One of the mysteries of Hattusha is the ‘wish stone’; a large green rock made from a stone not commonly found in the area.
Archeologists are still debating how it came to be at Hattusha.
Hattusha is at Hisar, 19310 Boğazkale/Çorum.
Ephesus is an ancient city worth visiting and well-preserved landmark of Turkey.
Ephesus was once an important port town and key trading post of the Mediterranean.
Legend has it that Androclos, an Ionian prince founded the city during the 11th century.
While looking for the city, he sought advice from the Delphi oracles who told him a boar and a fish would guide him there.
While cooking one day, Androclos’ fish jumped out of the pan and landed in the bushes, the bushes caught fire, and a wild boar ran out of the flames.
At that exact location, Androclos built Ephesus.
Ephesus is at Selcuk 35920.
18- Grand Bazaar
Istanbul’s Grand Bazaar has more than 60 streets and 4000 shops, making it one of the largest covered markets in the world.
Within the Bazaar are stalls, restaurants, bars, and even a mosque.
The Bazaar is grandly decorated, with its entrances featuring high arches, carved facades and imagery and inscriptions adorned in gold.
Within the Bazaar, bargaining is key to securing a good deal on your purchase, however, avoid the aggressive sellers.
Those offering the best deal and the highest quality products will not be pushy.
When in the Bazaar look for ornate jewellery, antiques, textiles, and delicious foods and traditional Turkish coffee. If you like the Grand Bazaar, you’ll also love the Spice Bazaar.
Grand Bazaar is at Sokak 12, Kapalicarsi, Istanbul 34126.
19- Ruins of Aphrodisias
Some of Turkey’s best-preserved ancient ruins are at Aphrodisias.
Aphrodisias is an ancient temple dedicated to Aphrodite, the goddess of love.
The site is vast and well preserved, with some areas having seen some restoration. The ruins of Aphrodisias often have fewer crowds than other historical ruins.
The site features many free-standing columns, a traditional bathhouse, and a colossal stadium.

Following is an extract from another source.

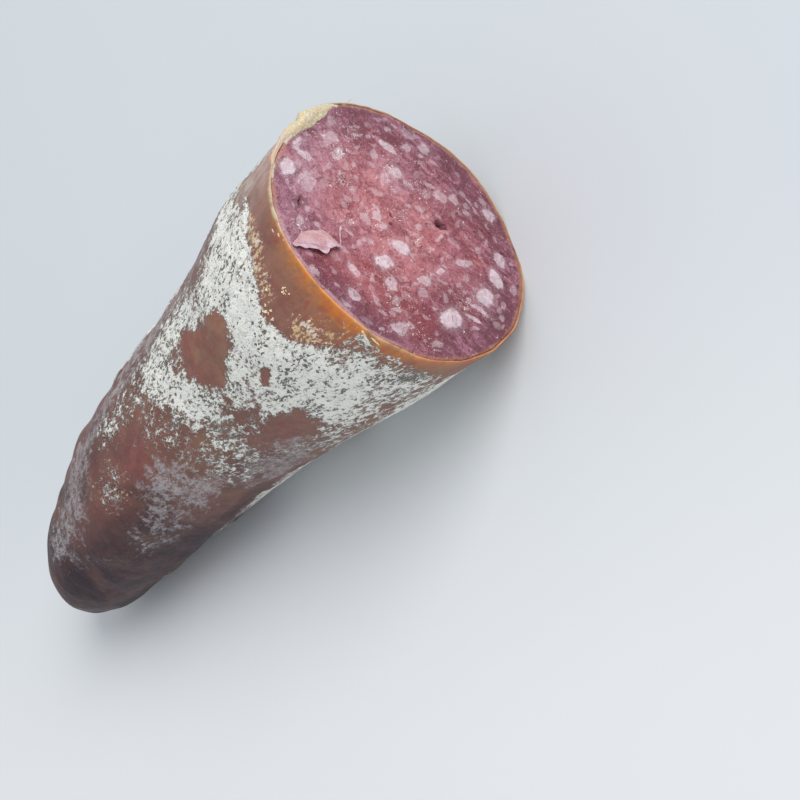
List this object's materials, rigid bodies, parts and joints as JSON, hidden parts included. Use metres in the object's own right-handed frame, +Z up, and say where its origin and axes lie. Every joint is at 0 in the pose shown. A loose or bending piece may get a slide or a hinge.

Aphrodisias was inscribed onto the UNESCO World Heritage List in 2017.
Ruins of Aphrodisias is at Geyre, 09385 Karacasu/Aydın.
20- Dalyan Delta
The Dalyan Delta is a beautiful valley and river in Turkey, made famous by its proximity to several historical landmarks.
Carved into the Delta’s rock-face are the well-preserved Carian rock tombs dating back to the 4th century.
Another key historical landmark within the Dalyan Delta is Kaunos, a settlement dating back to the 9th century.
The Carians, Lycians, Greeks and Romans once ruled Kaunos.
Kaunos is not as famous as other ancient landmarks, however, it is one of the few that still holds regular excavations, and as a result, the city and its ruins are continually expanding.
Dalyan Delta is at Dalyan, 48800 Ortaca/Köyceğiz/Muğla.